# C4.5 Algorithm

## References

### 2011

• (Wikipedia, 2011) ⇒ http://en.wikipedia.org/wiki/C4.5_algorithm
• C4.5 is an algorithm used to generate a decision tree developed by Ross Quinlan. C4.5 is an extension of Quinlan's earlier ID3 algorithm. The decision trees generated by C4.5 can be used for classification, and for this reason, C4.5 is often referred to as a statistical classifier. C4.5 builds decision trees from a set of training data in the same way as ID3, using the concept of information entropy. The training data is a set $\displaystyle{ S = {s_1, s_2, ...} }$ of already classified samples. Each sample $\displaystyle{ s_i = {x_1, x_2, ...} }$ is a vector where $\displaystyle{ x_1, x_2, … }$ represent attributes or features of the sample. The training data is augmented with a vector $\displaystyle{ C = {c_1, c_2, ...} }$ where $\displaystyle{ c_1, c_2, … }$ represent the class to which each sample belongs.
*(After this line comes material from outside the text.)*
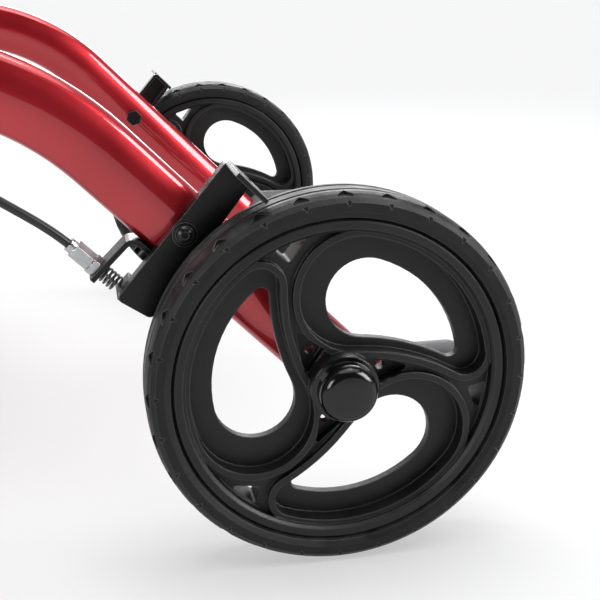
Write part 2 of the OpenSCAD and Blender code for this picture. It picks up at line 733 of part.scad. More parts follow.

At each node of the tree, C4.5 chooses one attribute of the data that most effectively splits its set of samples into subsets enriched in one class or the other. Its criterion is the normalized information gain (difference in entropy) that results from choosing an attribute for splitting the data. The attribute with the highest normalized information gain is chosen to make the decision. The C4.5 algorithm then recurs on the smaller sublists.
• In pseudocode, the general algorithm for building decision trees is:
1. Check for base cases
2. For each attribute a
1. Find the normalized information gain from splitting on a
3. Let a_best be the attribute with the highest normalized information gain
4. Create a decision node that splits on a_best
5. Recurse on the sublists obtained by splitting on a_best, and add those nodes as children of node

### 2002

• (Gabor Melli, 2002) ⇒ Gabor Melli. (2002). “PredictionWorks' Data Mining Glossary." PredictionWorks.
• C4.5: A decision tree algorithm developed by Ross Quinlan, and a direct descendant of the ID3 algorithm. C4.5 can process both discrete and continuous data and makes classifications. C4.5 implements the information gain measure as its splitting criterion and employs post-pruning. Through the 1990s it was the most common algorithm to compare results against. See ID3, Pruning, Gini.